Gather, from the data below, each line in which the word "part" occurs.
:: DATASET ROWS ::
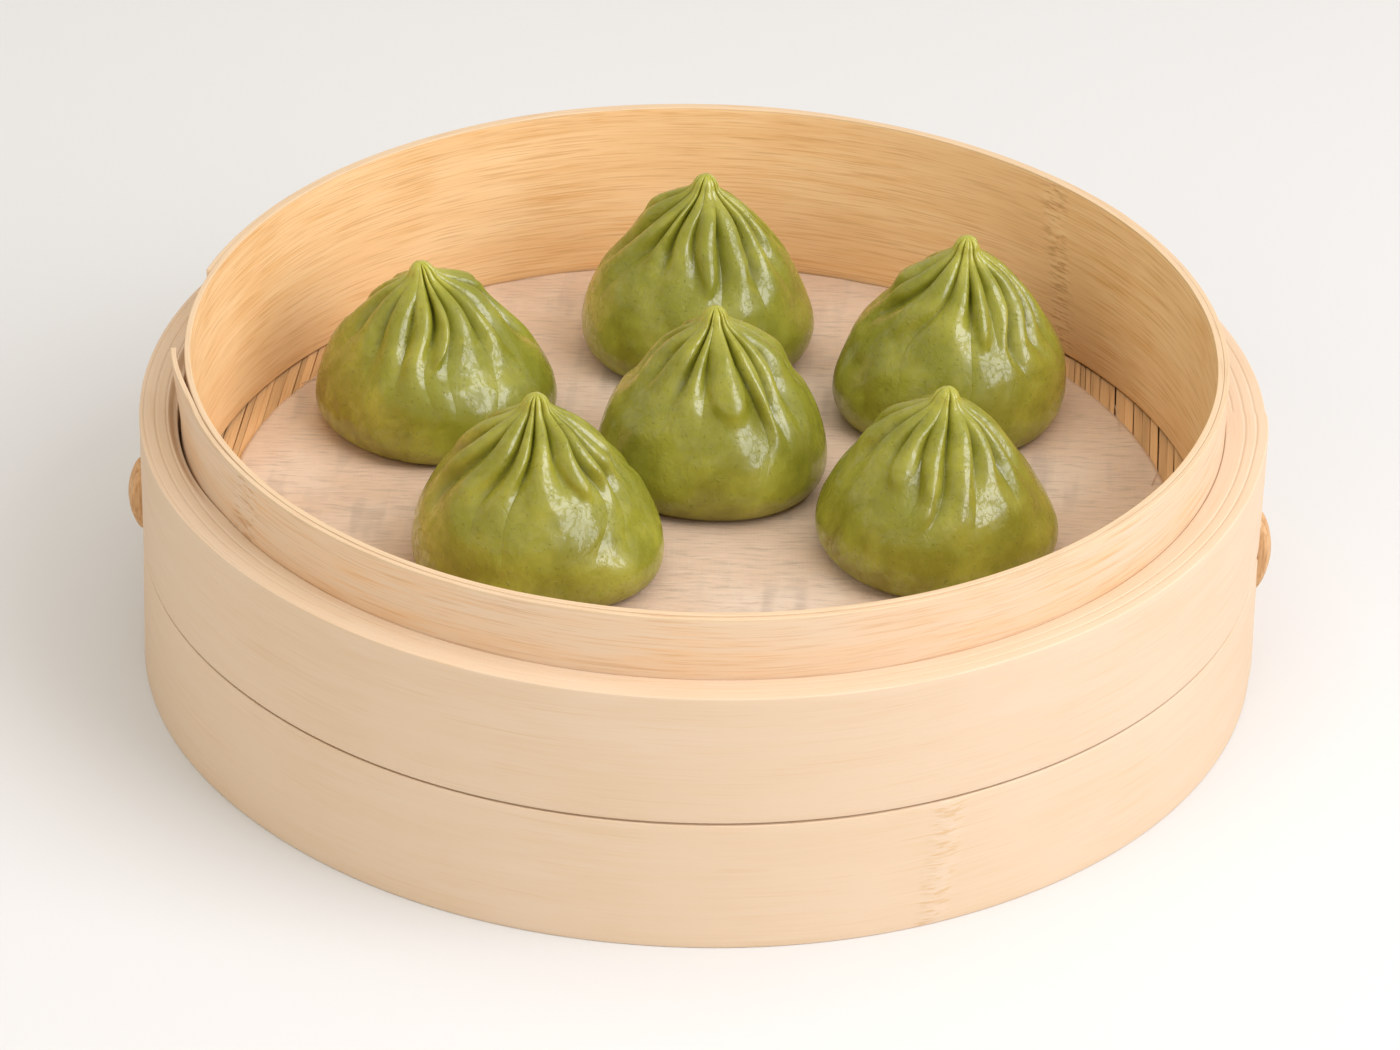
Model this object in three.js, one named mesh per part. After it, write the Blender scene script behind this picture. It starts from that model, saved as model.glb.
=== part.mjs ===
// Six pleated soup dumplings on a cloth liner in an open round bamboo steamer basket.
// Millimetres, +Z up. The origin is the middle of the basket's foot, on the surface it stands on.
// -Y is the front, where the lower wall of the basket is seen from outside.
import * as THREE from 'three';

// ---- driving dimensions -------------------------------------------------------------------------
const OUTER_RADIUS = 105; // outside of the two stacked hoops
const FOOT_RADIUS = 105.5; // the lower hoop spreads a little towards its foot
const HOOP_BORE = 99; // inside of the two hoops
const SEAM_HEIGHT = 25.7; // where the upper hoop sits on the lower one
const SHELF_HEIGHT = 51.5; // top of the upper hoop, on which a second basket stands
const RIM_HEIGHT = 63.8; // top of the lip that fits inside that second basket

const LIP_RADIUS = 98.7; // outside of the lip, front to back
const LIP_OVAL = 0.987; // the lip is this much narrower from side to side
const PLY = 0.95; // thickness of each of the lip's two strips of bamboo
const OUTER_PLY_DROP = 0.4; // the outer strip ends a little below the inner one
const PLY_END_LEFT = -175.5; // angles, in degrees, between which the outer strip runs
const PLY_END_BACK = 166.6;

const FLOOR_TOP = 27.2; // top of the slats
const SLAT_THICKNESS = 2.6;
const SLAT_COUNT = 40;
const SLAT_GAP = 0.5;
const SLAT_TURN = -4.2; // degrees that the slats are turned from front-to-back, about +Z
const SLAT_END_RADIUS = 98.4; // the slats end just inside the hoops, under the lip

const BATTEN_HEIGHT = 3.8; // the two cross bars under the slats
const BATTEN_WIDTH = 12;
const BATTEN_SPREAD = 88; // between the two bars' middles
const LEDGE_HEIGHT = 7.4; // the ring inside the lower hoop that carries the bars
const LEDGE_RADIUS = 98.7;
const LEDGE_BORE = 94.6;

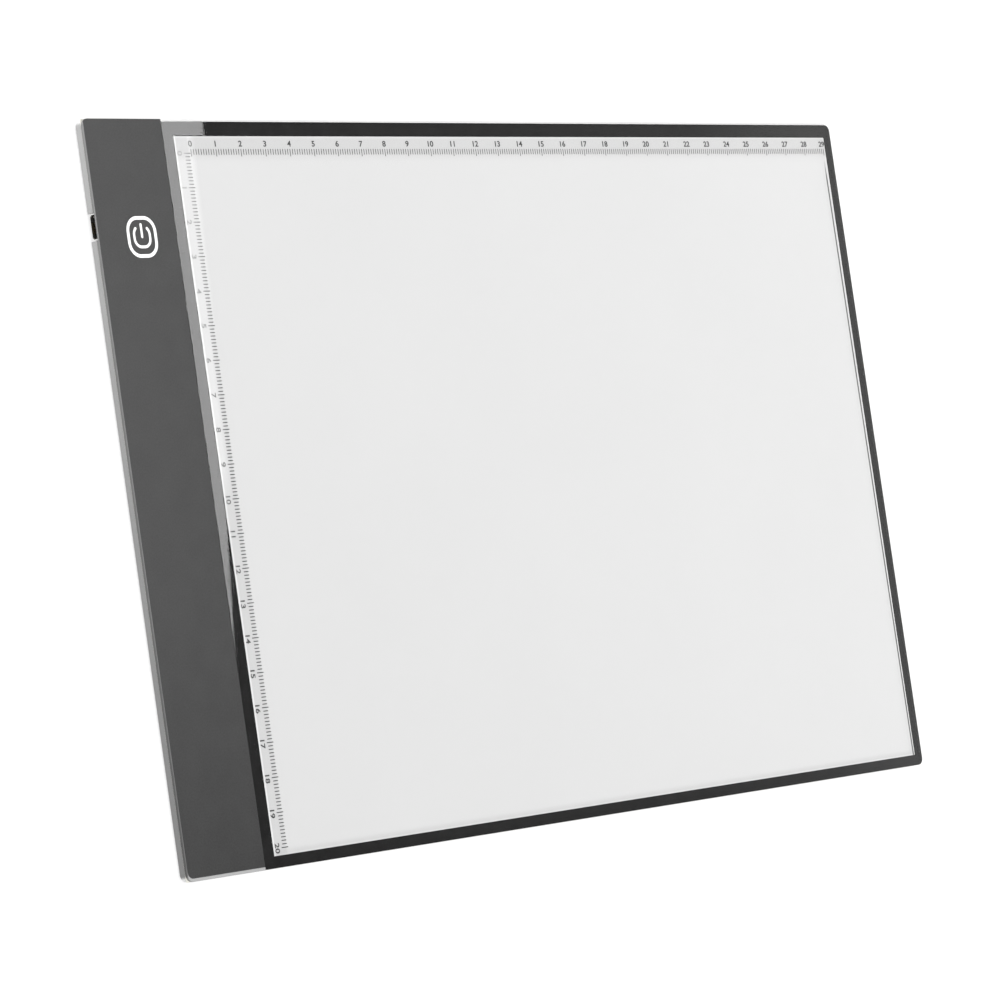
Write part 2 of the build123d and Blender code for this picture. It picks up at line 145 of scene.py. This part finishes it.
:::
> [TASK ANSWER]:
Model this object in three.js, one named mesh per part. After it, write the Blender scene script behind this picture. It starts from that model, saved as model.glb.
=== part.mjs ===
Write part 2 of the build123d and Blender code for this picture. It picks up at line 145 of scene.py. This part finishes it.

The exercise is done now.